Update contributing documentation

mir-dataset-loaders · Nov 4, 2024 · 5f7fad2 · 5f7fad2
1 parent 62c08b9
commit 5f7fad2
Showing 1 changed file with 113 additions and 21 deletions.
diff --git a/docs/source/contributing.rst b/docs/source/contributing.rst
@@ -20,22 +20,14 @@ Installing mirdata for development purposes
 
 To install ``mirdata`` for development purposes:
 
-    * First run:
+    - First, run ``git clone https://github.com/mir-dataset-loaders/mirdata.git``
 
-      .. code-block:: console
+    - Then, after opening source data library you have to install all the dependencies:
 
-          git clone https://github.com/mir-dataset-loaders/mirdata.git
-
-    * Then, after opening source data library you have to install the dependencies for updating the documentation
-      and running tests:
-
-      .. code-block:: console
-
-          pip install .
-          pip install ."[tests]"
-          pip install ."[docs]"
-          pip install ."[dali]"
-          pip install ."[haydn_op20]"
+      - Install Core dependencies with ``pip install .``
+      - Install Testing dependencies with ``pip install ."[tests]"``
+      - Install Docs dependencies with ``pip install ."[docs]"``
+      - Install dataset-specific dependencies with ``pip install ."[dataset]"`` where ``dataset`` can be ``dali | haydn_op20 | cipi ...`` 
 
 
 We recommend to install `pyenv <https://github.com/pyenv/pyenv#installation>`_ to manage your Python versions
@@ -77,7 +69,9 @@ The steps to add a new dataset loader to ``mirdata`` are:
 1. `Create an index <create_index_>`_
 2. `Create a module <create_module_>`_
 3. `Add tests <add_tests_>`_
-4. `Submit your loader <submit_loader_>`_
+4. `Update Mirdata documentation <update_docs_>`_
+5. `Upload index to Zenodo <upload_index_>`_
+6. `Create a Pull Request on GitHub <create_pr_>`_
 
 
 Before starting, check if your dataset falls into one of these non-standard cases:
@@ -100,8 +94,12 @@ information about the files included in the dataset, their location and checksum
 1. To create an index, first create a script in ``scripts/``, as ``make_dataset_index.py``, which generates an index file.

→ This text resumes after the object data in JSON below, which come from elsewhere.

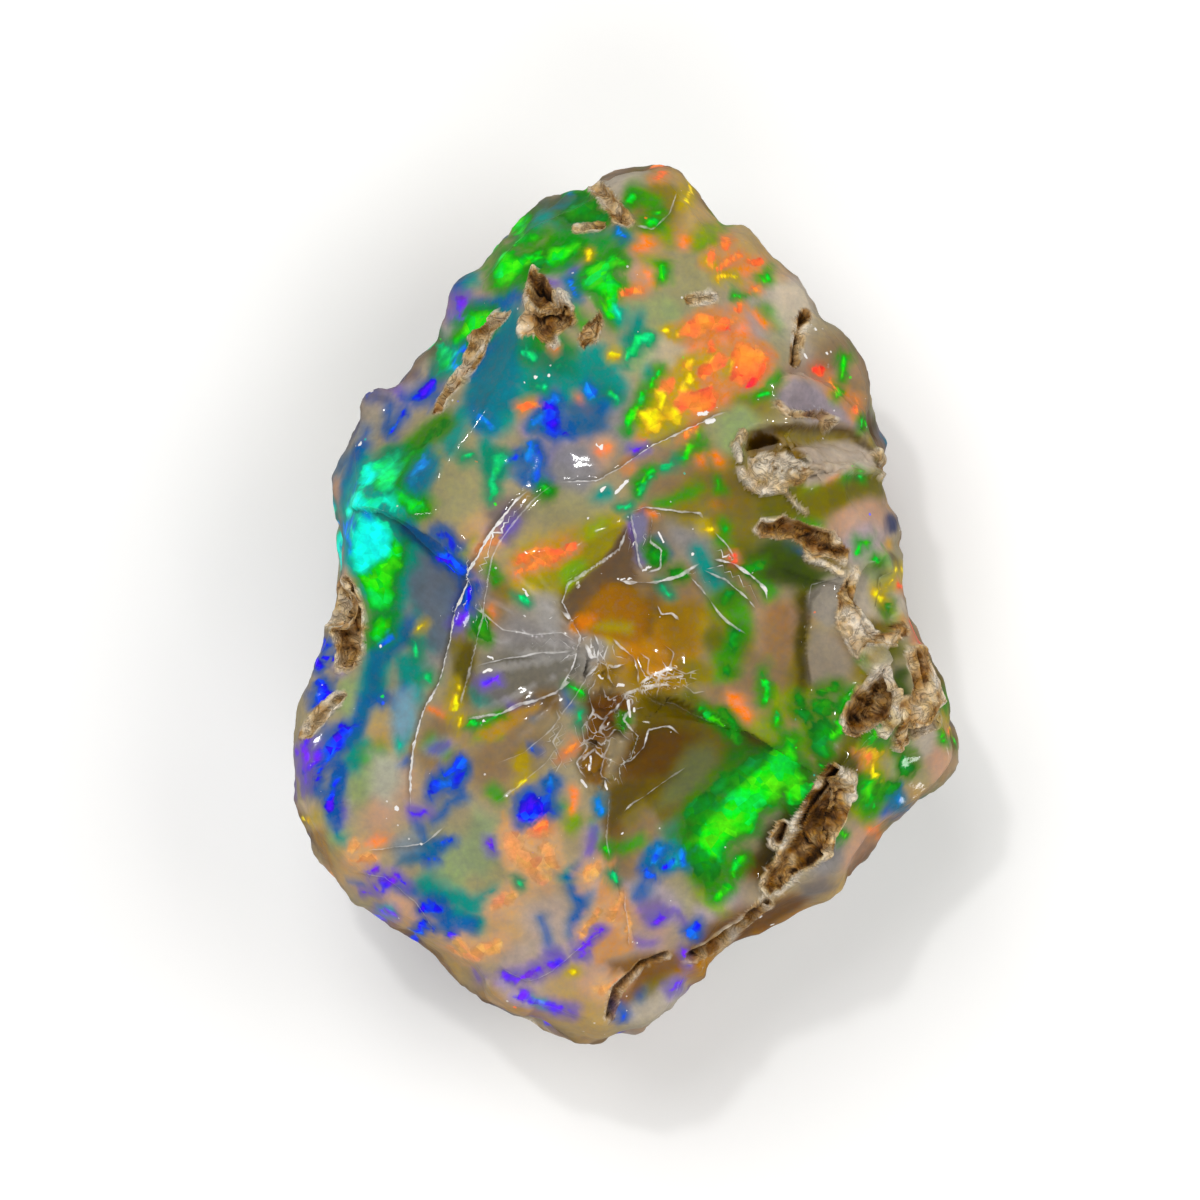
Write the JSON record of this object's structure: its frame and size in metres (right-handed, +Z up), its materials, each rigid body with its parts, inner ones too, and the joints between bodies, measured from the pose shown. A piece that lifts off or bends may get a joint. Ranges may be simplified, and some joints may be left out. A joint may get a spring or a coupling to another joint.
{
  "type": "rough opal",
  "caption": "Rough, uncut piece of precious opal lying on a small natural flat, with shell-like breaks, pits of host rock along one edge and play of colour.",
  "frame": {"origin": "centre of the stone's box in plan, on the plane of the small flat it rests on", "axes": "+Z up, away from the flat it rests on; +Y along its length, towards the pointed end; +X towards the edge with the pits"},
  "size_m": [0.022, 0.0292, 0.0115],
  "materials": {
    "opal": "vitreous on the breaks, dull on the host rock"
  },
  "bodies": {
    "root": {"opal": "opal"}
  },
  "joints": []
}
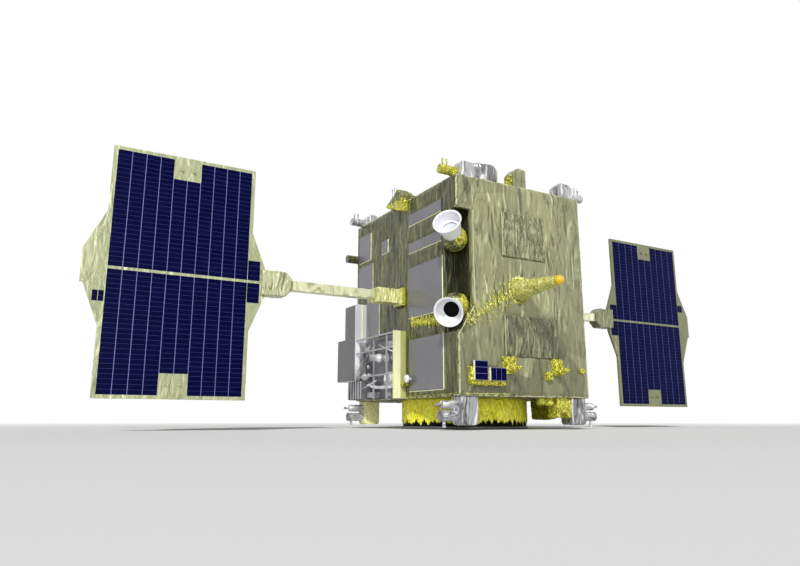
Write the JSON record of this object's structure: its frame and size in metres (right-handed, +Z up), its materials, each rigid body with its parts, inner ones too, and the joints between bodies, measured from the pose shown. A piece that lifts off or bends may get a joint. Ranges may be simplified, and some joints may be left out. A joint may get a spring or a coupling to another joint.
{
  "type": "interplanetary orbiter spacecraft",
  "caption": "Boxy planetary orbiter wrapped in blankets, on a launch adapter ring with engine, star trackers, instrument bay, and folding solar wings on turning drives.",
  "frame": {"origin": "centre of the adapter ring's lower face, on the floor", "axes": "+X along the right solar wing, -Y out of the plain blanket face, +Z up out of the roof"},
  "size_m": [5.156, 1.9726, 1.765],
  "materials": {
    "blanket": "wrinkled blanket, satin",
    "side_blanket": "wrinkled blanket, satin",
    "floor_blanket": "wrinkled blanket, dark",
    "pale_blanket": "pale yellow blanket",
    "boom_blanket": "pale yellow-green blanket",
    "gold_foil": "crinkled gold film",
    "silver_foil": "crinkled silver film",
    "dark_metal": "dark anodised",
    "light_metal": "satin",
    "tank_metal": "plain block",
    "radiator": "flat grey mirror tiles",
    "white_baffle": "white paint",
    "orange_dome": "orange dome",
    "wing_sheet": "pale film over honeycomb",
    "cell_blue": "dark blue cover glass"
  },
  "bodies": {
    "spacecraft": {"adapter_ring": "dark_metal", "back_wall": "blanket", "baffle_lower": "white_baffle", "baffle_upper": "white_baffle", "bay_boxes": "radiator", "bay_cameras": "silver_foil", "bay_frame": "light_metal", "bay_wall_back": "light_metal", "bay_wall_front": "pale_blanket", "blanket_patches": "blanket", "cell_coupons": "cell_blue", "cluster_back_left": "silver_foil", "cluster_back_right": "silver_foil", "cluster_front_left": "silver_foil", "cluster_front_right": "silver_foil", "coupon_box": "gold_foil", "dish_antenna": "white_baffle", "edge_hood": "gold_foil", "engine_deck": "dark_metal", "floor_boxes": "gold_foil", "floor_panel": "floor_blanket", "front_wall": "blanket", "horn_sensors": "gold_foil", "left_root": "boom_blanket", "left_wall": "side_blanket", "low_gain_cone": "gold_foil", "low_gain_dome": "orange_dome", "main_engine": "light_metal", "radiators_back_left": "radiator", "radiators_left": "radiator", "radiators_right": "radiator", "recess_lining": "side_blanket", "ribbed_box": "light_metal", "right_root": "boom_blanket", "right_wall": "side_blanket", "ring_liner": "gold_foil", "ring_skirt": "gold_foil", "roof_boxes": "silver_foil", "roof_drum": "silver_foil", "roof_panel": "blanket", "roof_thrusters": "silver_foil", "side_eye": "side_blanket", "sun_eyes": "gold_foil", "tank_block": "tank_metal", "thrusters_back_left": "silver_foil", "thrusters_back_right": "silver_foil", "thrusters_front_left": "silver_foil", "thrusters_front_right": "silver_foil", "tracker_lower": "gold_foil", "tracker_upper": "gold_foil", "valve_box": "gold_foil"},
    "left_arm": {"left_boom": "boom_blanket"},
    "right_arm": {"right_boom": "boom_blanket"},
    "left_wing": {"left_drive": "boom_blanket", "left_panel": "wing_sheet", "left_cells": "cell_blue"},
    "right_wing": {"right_drive": "boom_blanket", "right_panel": "wing_sheet", "right_cells": "cell_blue"}
  },
  "joints": [
    {"name": "left_boom_fold", "type": "hinge", "parent": "spacecraft", "child": "left_arm", "pos_m": [-0.753, 0.044, 0.911], "axis": [0, 0, -1], "range_deg": [0, 90]},
    {"name": "left_wing_drive", "type": "hinge", "parent": "left_arm", "child": "left_wing", "pos_m": [-1.352, 0, 0.911], "axis": [1, 0, 0], "range_deg": [-180, 180]},
    {"name": "right_boom_fold", "type": "hinge", "parent": "spacecraft", "child": "right_arm", "pos_m": [0.753, 0.044, 0.911], "axis": [0, 0, 1], "range_deg": [0, 90]},
    {"name": "right_wing_drive", "type": "hinge", "parent": "right_arm", "child": "right_wing", "pos_m": [1.352, 0, 0.911], "axis": [1, 0, 0], "range_deg": [-180, 180]}
  ]
}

 2. Then run the script on the dataset and save the index in ``mirdata/datasets/indexes/`` as ``dataset_index_<version>.json``.
    where <version> indicates which version of the dataset was used (e.g. 1.0).

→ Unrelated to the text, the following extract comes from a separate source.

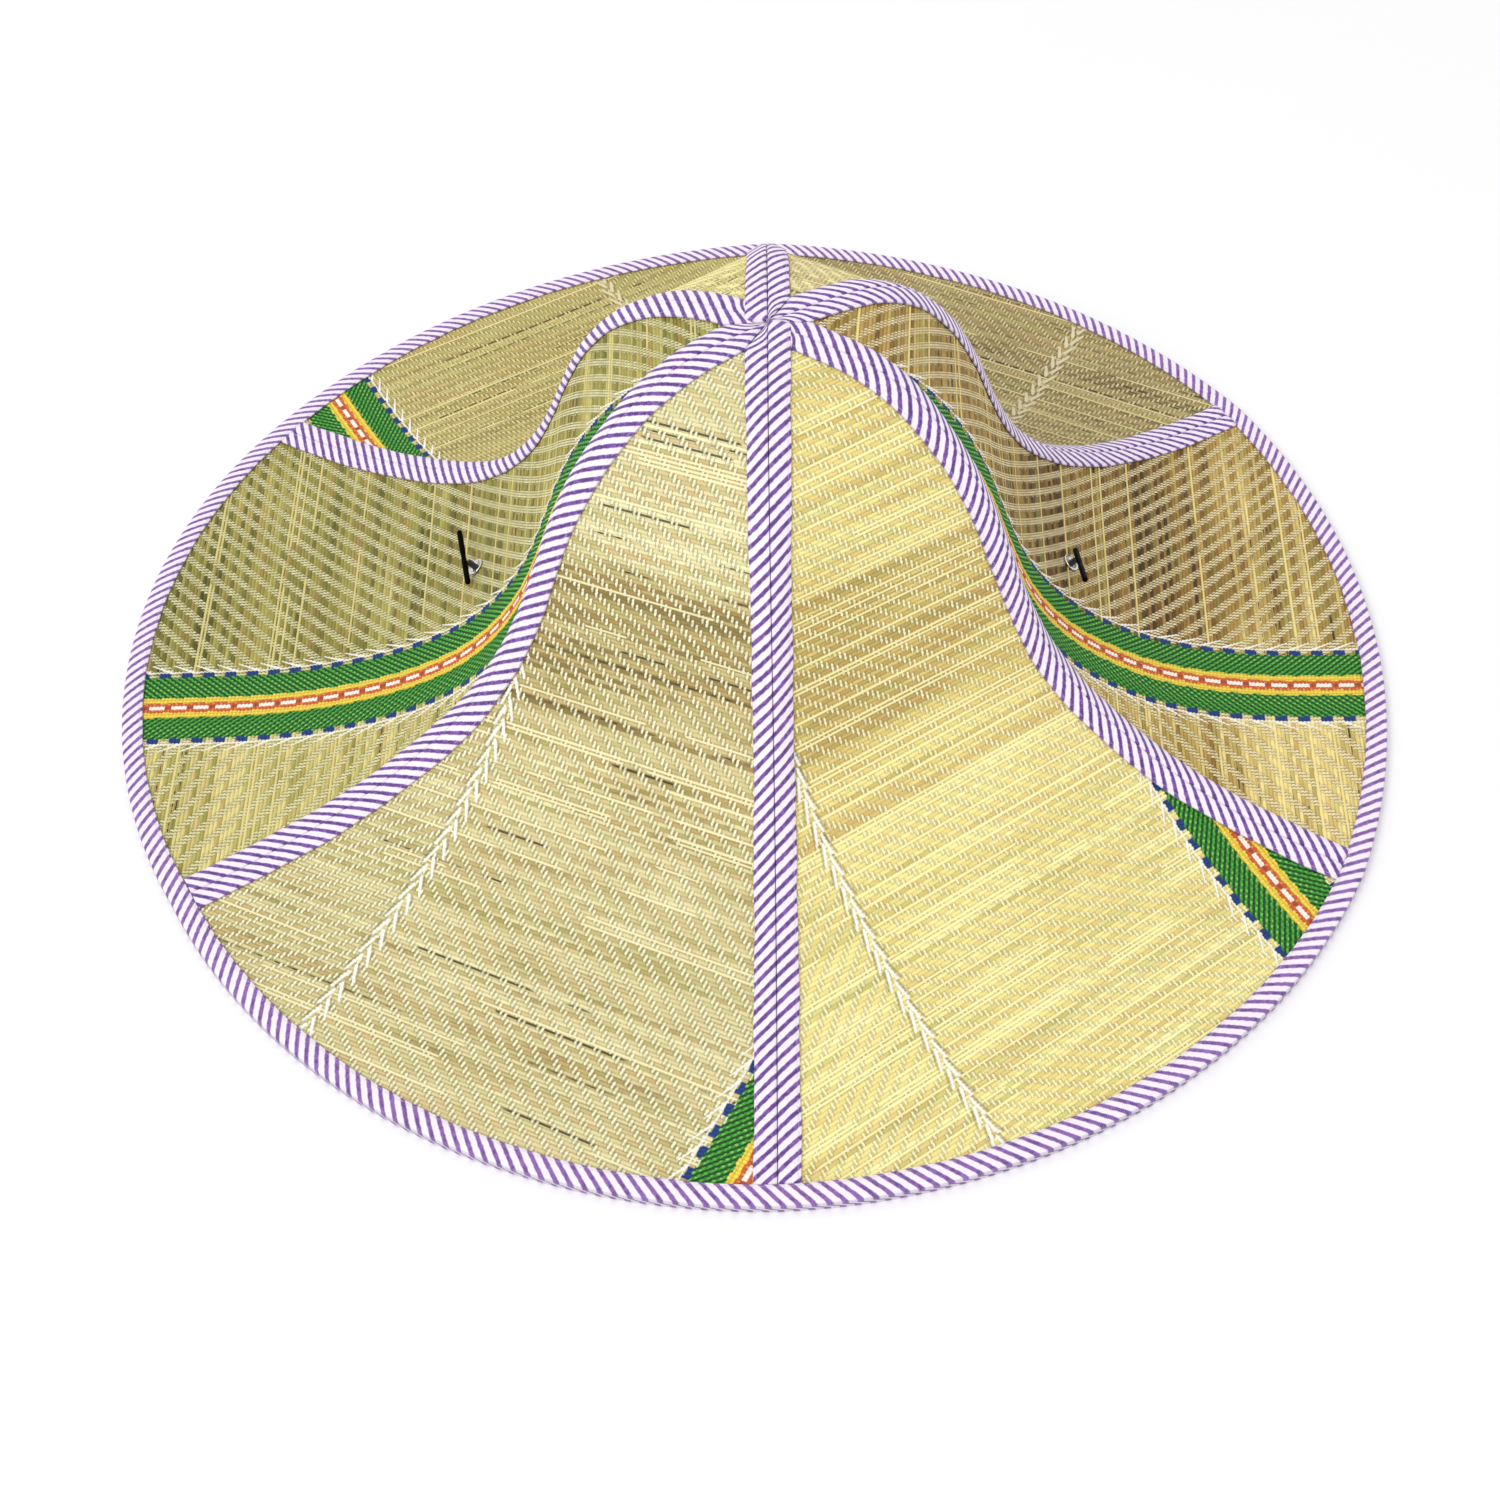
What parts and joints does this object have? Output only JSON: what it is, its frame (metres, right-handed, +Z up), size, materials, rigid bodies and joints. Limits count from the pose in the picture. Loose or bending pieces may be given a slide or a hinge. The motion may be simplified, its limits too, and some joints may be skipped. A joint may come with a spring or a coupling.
{
  "type": "straw hat",
  "caption": "Wide-brimmed sun hat of woven grass mats joined and edged with striped cloth tape, flaring from a rounded crown to a flat brim, with a black elastic chin cord.",
  "frame": {"origin": "centre of the hat's bounding box on the flat underside of the brim", "axes": "+Z up from the brim through the crown, -Y towards the front seam nearest to the viewer, +X to the viewer's right"},
  "size_m": [0.3974, 0.4096, 0.1226],
  "materials": {
    "woven_grass_front_right": "dry woven grass stems with cotton warp threads, matt to slightly glossy",
    "woven_grass_right": "dry woven grass stems with cotton warp threads, matt to slightly glossy",
    "woven_grass_back_right": "dry woven grass stems with cotton warp threads, matt to slightly glossy",
    "woven_grass_back_left": "dry woven grass stems with cotton warp threads, matt to slightly glossy",
    "woven_grass_left": "dry woven grass stems with cotton warp threads, matt to slightly glossy",
    "woven_grass_front_left": "dry woven grass stems with cotton warp threads, matt to slightly glossy",
    "striped_tape": "cotton bias tape, fine purple and white diagonal stripes, matt",
    "eyelet_metal": "bright nickel plated",
    "toggle_plastic": "black, satin",
    "elastic_cord": "black braided elastic, matt"
  },
  "bodies": {
    "root": {"mat_front_right": "woven_grass_front_right", "seam_tape_front_of_front_right": "striped_tape", "seam_tape_right_front_of_front_right": "striped_tape", "brim_tape_front_right": "striped_tape", "mat_right": "woven_grass_right", "seam_tape_right_front_of_right": "striped_tape", "seam_tape_right_back_of_right": "striped_tape", "brim_tape_right": "striped_tape", "mat_back_right": "woven_grass_back_right", "seam_tape_right_back_of_back_right": "striped_tape", "seam_tape_back_of_back_right": "striped_tape", "brim_tape_back_right": "striped_tape", "mat_back_left": "woven_grass_back_left", "seam_tape_back_of_back_left": "striped_tape", "seam_tape_left_back_of_back_left": "striped_tape", "brim_tape_back_left": "striped_tape", "mat_left": "woven_grass_left", "seam_tape_left_back_of_left": "striped_tape", "seam_tape_left_front_of_left": "striped_tape", "brim_tape_left": "striped_tape", "mat_front_left": "woven_grass_front_left", "seam_tape_left_front_of_front_left": "striped_tape", "seam_tape_front_of_front_left": "striped_tape", "brim_tape_front_left": "striped_tape", "eyelet_left": "eyelet_metal", "toggle_left": "toggle_plastic", "eyelet_right": "eyelet_metal", "toggle_right": "toggle_plastic", "chin_cord": "elastic_cord"}
  },
  "joints": []
}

+3. When the dataloader is completed and the PR is accepted, upload the index in our `Zenodo community <https://zenodo.org/communities/audio-data-loaders/>`_. See more details `here <upload_index_>`_.
 
 
+The function ``make_<datasetname>_index.py`` should automate the generation of an index by computing the MD5 checksums for given files in a dataset located at data_path. 
+Users can adapt this function to create an index for their dataset by adding their file paths and using the md5 function to generate checksums for their files.
+
 .. _index example:
 
 Here there is an example of an index to use as guideline:
@@ -114,6 +112,9 @@ Here there is an example of an index to use as guideline:
 
 More examples of scripts used to create dataset indexes can be found in the `scripts <https://github.com/mir-dataset-loaders/mirdata/tree/master/scripts>`_ folder.
 
+.. note::
+    Users should be able to create the dataset indexes without the need for additional dependencies that are not included in soundata by default. Should you need an additional dependency for a specific reason, please open an issue to discuss with the Soundata maintainers the need for it.
+
 tracks
 ^^^^^^
 
@@ -302,6 +303,65 @@ You may find these examples useful as references:
 For many more examples, see the `datasets folder <https://github.com/mir-dataset-loaders/mirdata/tree/master/mirdata/datasets>`_.
 
 
+Declare constant variables
+^^^^^^^^^^^^^^^^^^^^^^^^^^
+Please, include the variables ``BIBTEX``, ``INDEXES``, ``REMOTES``, and ``LICENSE_INFO`` at the beginning of your module.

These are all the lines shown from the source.